Direct Provider Contracting has been used for decades as a way for employers to arrange for specific health care providers to deliver a defined set of services (such as hip or knee replacement) to their employees at a discounted rate. This arrangement is markedly different than the standard approach of employers paying an insurance company for a broad range of covered health care services, with the insurer in turn reimbursing health care providers and/or employees after care is delivered.
Recently, the Centers for Medicare & Medicaid Services (CMS) – the nation’s largest payer for health care services – noted their interest in Direct Provider Contracting. But interest from CMS in Direct Provider Contracting is different in two specific ways from what has come before. Most notably, Medicare is not an employer or provider purchasing insurance, it IS the insurance. It also covers individuals nationwide, making the notion of contracting with a single provider (e.g., one hospital) impractical.
While CMS has not yet made any specific proposals public, they recently issued a Request for Information – their way of gathering information from the health care community to inform what may come next. Like it sounds, a Request for Information is a signal that CMS is interested in the concept of Direct Provider Contracting in Medicare but has not fully defined what that may mean. Examining the content of the Request for Information can help us to better understand what CMS may have in mind.
Where have I seen this before?
In the version of Direct Provider Contracting that CMS describes, Medicare beneficiaries each select a primary care practice, and the practices enter into a special billing arrangement with CMS for those beneficiaries. The hypothetical payment model they describe bears a striking resemblance to a CMS initiative that RTI currently supports: Comprehensive Primary Care Plus (CPC+). Practices in Comprehensive Primary Care Plus receive a monthly fee to manage patient care, and an annual prospective payment which is “at risk,” meaning it may be required to be paid back if certain quality targets are not met. Some practices also elect to replace part of their standard fee-for-service (FFS) payments instead as a prospective monthly payment for specific services.

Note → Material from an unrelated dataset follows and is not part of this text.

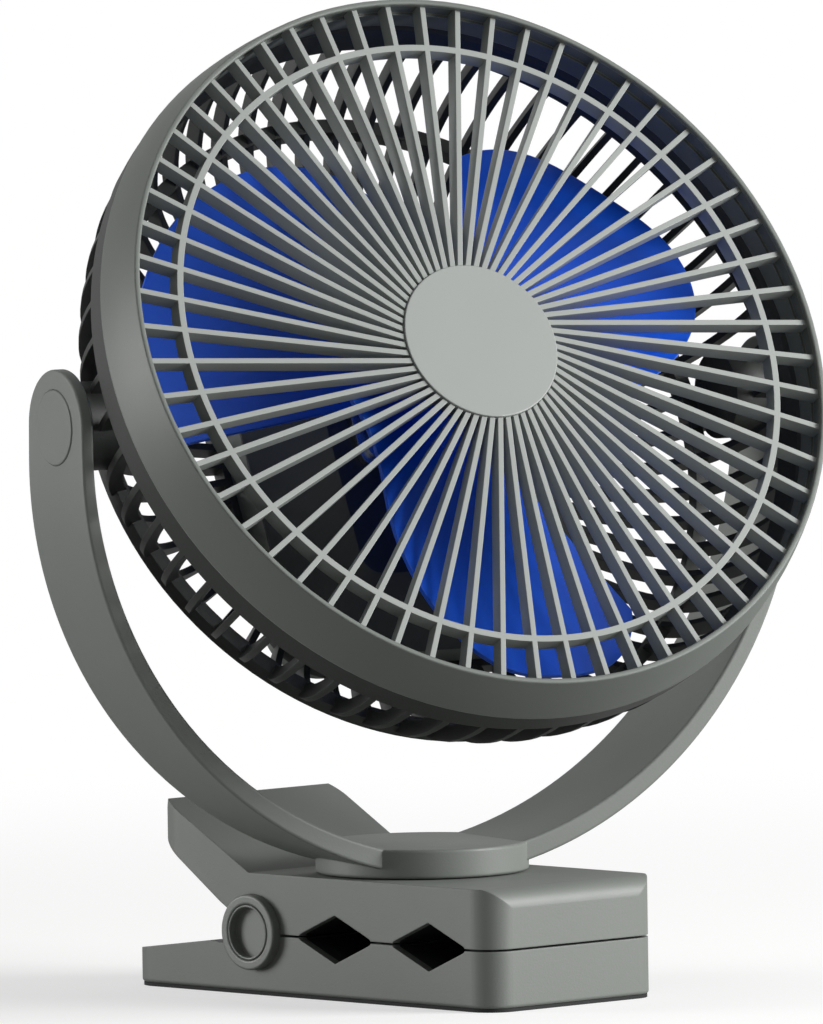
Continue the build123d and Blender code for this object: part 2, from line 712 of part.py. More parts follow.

The aim of this payment is to increase the flexibility in where and how the practices provide care (such as offering doctors’ visits online or with a group of patients). Should CMS pursue a Direct Provider Contracting approach in the future, it is possible that it could evolve out of the CPC+ model and its predecessor.
A beneficiary-driven process?
Another potentially interesting twist on Direct Provider Contracting comes from CMS’s interest in increasing engagement by beneficiaries whose care is paid for by Medicare. The payment mechanisms in the Comprehensive Primary Care Plus effort as well as other innovation models that CMS has implemented rely on assigning a set of beneficiaries to each provider: the provider a beneficiary sees most often typically determines how beneficiaries are attributed to health care practices.
Relatively recently, CMS has begun exploring more active beneficiary engagement in its programs, a process known as “voluntary alignment.” Under voluntary alignment within a Direct Provider Contracting effort, health care practices would sign up to participate in the effort and Medicare beneficiaries would then enroll with their practices. Goals for CMS could include enhancing access to services for Medicare beneficiaries, reducing administrative burden on providers, and giving providers a revenue stream that would allow more flexibility than traditional fee-for-service models in how they offer care.
Currently, Medicare beneficiaries have little to no incentive to align themselves, so structuring a stronger incentive for voluntary alignment would be an important consideration in any future Direct Provider Contracting models. Such incentives could include financial benefits or receipt of additional services such as care coordination. A beneficiary-driven process relies on high levels of engagement, and the success of any program may therefore hinge on how CMS incentivizes that engagement.
Voluntary alignment also presents logistical challenges for providers. A model that requires beneficiaries to enroll themselves may leave providers with both enrolled and un-enrolled patients who are Medicare beneficiaries, leading to differences in care practices and billing workflows. Although primary care practices are likely accustomed to working with numerous payers and benefit packages, CMS has made clear their interest in reducing provider burden.
While Direct Provider Contracting may still be in the idea phase, health care practices and policy-makers alike should pay close attention to how issues such as payment strategies and voluntary alignment are addressed in the various health care payment models already being tested by CMS. Lessons from these programs can closely inform the future of any Direct Provider Contracting efforts under the Medicare program.